Tadesse next argues that Reyes was negligent as a matter of law in
failing to sound his horn before moving. Tadesse points to no authority to
suggest that a driver has a duty to sound his or her horn under these
circumstances. No witness, expert or otherwise, testified that due care
required Tadesse to sound his horn prior to moving. At best, this was a
question for the jury.
Tadesse also argues that Reyes breached his duty to proceed safely as a
matter of law. Again, this was a question for the jury. Under the facts
as presented, a reasonable jury could have concluded that Reyes complied
with his duty to exercise ordinary care. While Reyes had a duty to see
what could be seen, the evidence was conflicting as to whether he could
have seen Tadesse had he exercised further precautions. Tadesse was not
entitled to judgment as a matter of law.
Finally, Tadesse argues he is entitled to a new trial under CR 59(a)(1).
After Tadesse was cross-examined, the court took a break. During the
break, on Wednesday, February 28, 2001, an earthquake hit the Puget Sound
region. The trial was therefore recessed until the following Tuesday,
March 6, 2001. Tadesse argues that the delay caused by the earthquake
constituted an irregularity in the proceedings warranting a new trial.
CR 59(a)(1) allows the trial court to grant a new trial when an
irregularity in the proceedings prevents a party from having a fair trial.
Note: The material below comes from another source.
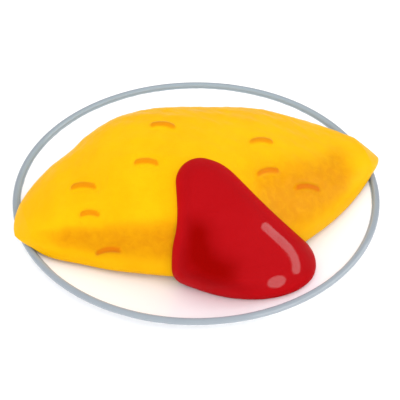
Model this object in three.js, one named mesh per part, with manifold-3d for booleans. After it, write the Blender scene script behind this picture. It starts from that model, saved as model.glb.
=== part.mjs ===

A new trial may be ordered only when the irregularity substantially affects
the rights of the aggrieved party. CR 59(a). Tadesse argues that he was
prejudiced because the delay caused by the earthquake occurred just after
he was cross-examined, leaving the jury to 'deliberate' Tadesse's testimony
for several days. This claim is without merit. Tadesse did not object to
the delay during the trial, and he made no claim of prejudice until after
the jury returned a defense verdict. As Reyes points out, trials are
routinely delayed due to illness, scheduling conflicts, holidays, and many
other factors. The trial court did not abuse its discretion in denying
Tadesse's motion for a new trial.
Affirmed.
FOR THE COURT:
1 Tadesse apparently goes by the name 'Bob.'
2 Only portions of the record were transcribed.